■ What the task requires
Everything in the listing should be restated word for word.
----- Given data -----
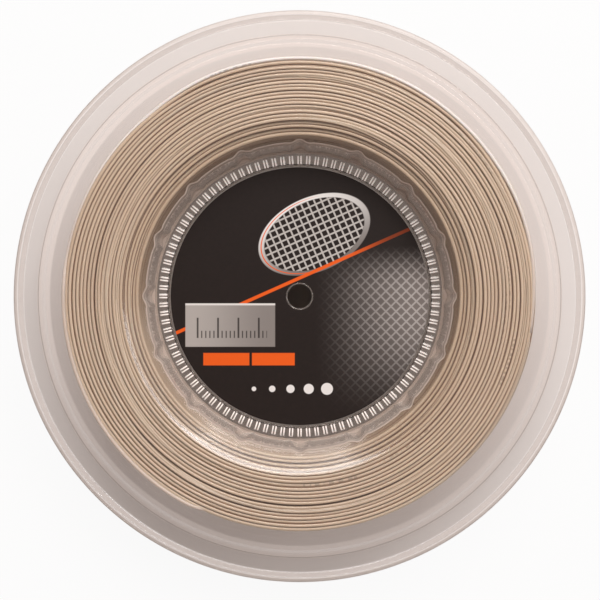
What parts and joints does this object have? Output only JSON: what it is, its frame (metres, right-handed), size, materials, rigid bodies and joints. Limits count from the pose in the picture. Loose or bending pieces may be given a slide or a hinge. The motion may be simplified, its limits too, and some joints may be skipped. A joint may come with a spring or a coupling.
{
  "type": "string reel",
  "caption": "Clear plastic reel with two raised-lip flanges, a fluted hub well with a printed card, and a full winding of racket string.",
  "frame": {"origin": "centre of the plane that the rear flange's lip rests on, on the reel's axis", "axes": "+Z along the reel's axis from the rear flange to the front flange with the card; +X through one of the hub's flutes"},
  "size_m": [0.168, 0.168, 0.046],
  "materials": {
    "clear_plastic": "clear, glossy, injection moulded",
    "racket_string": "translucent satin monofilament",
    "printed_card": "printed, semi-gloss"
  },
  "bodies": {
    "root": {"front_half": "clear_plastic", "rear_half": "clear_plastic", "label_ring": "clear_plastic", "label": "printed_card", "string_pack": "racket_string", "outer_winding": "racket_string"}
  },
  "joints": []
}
-----
■ Exercise answer
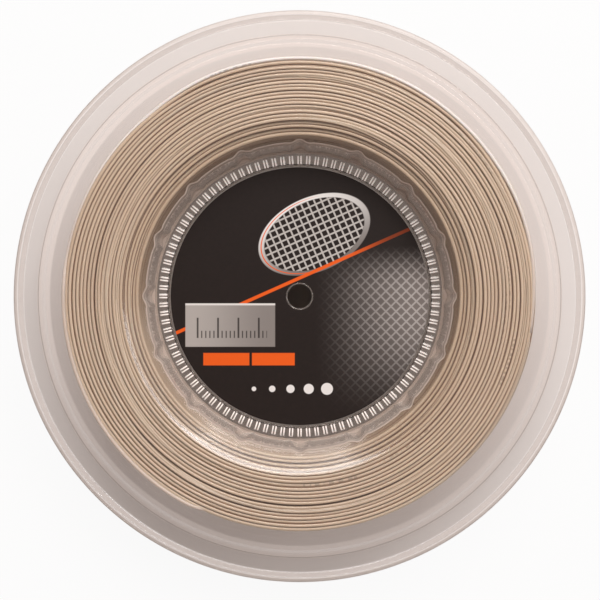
What parts and joints does this object have? Output only JSON: what it is, its frame (metres, right-handed), size, materials, rigid bodies and joints. Limits count from the pose in the picture. Loose or bending pieces may be given a slide or a hinge. The motion may be simplified, its limits too, and some joints may be skipped. A joint may come with a spring or a coupling.
{
  "type": "string reel",
  "caption": "Clear plastic reel with two raised-lip flanges, a fluted hub well with a printed card, and a full winding of racket string.",
  "frame": {"origin": "centre of the plane that the rear flange's lip rests on, on the reel's axis", "axes": "+Z along the reel's axis from the rear flange to the front flange with the card; +X through one of the hub's flutes"},
  "size_m": [0.168, 0.168, 0.046],
  "materials": {
    "clear_plastic": "clear, glossy, injection moulded",
    "racket_string": "translucent satin monofilament",
    "printed_card": "printed, semi-gloss"
  },
  "bodies": {
    "root": {"front_half": "clear_plastic", "rear_half": "clear_plastic", "label_ring": "clear_plastic", "label": "printed_card", "string_pack": "racket_string", "outer_winding": "racket_string"}
  },
  "joints": []
}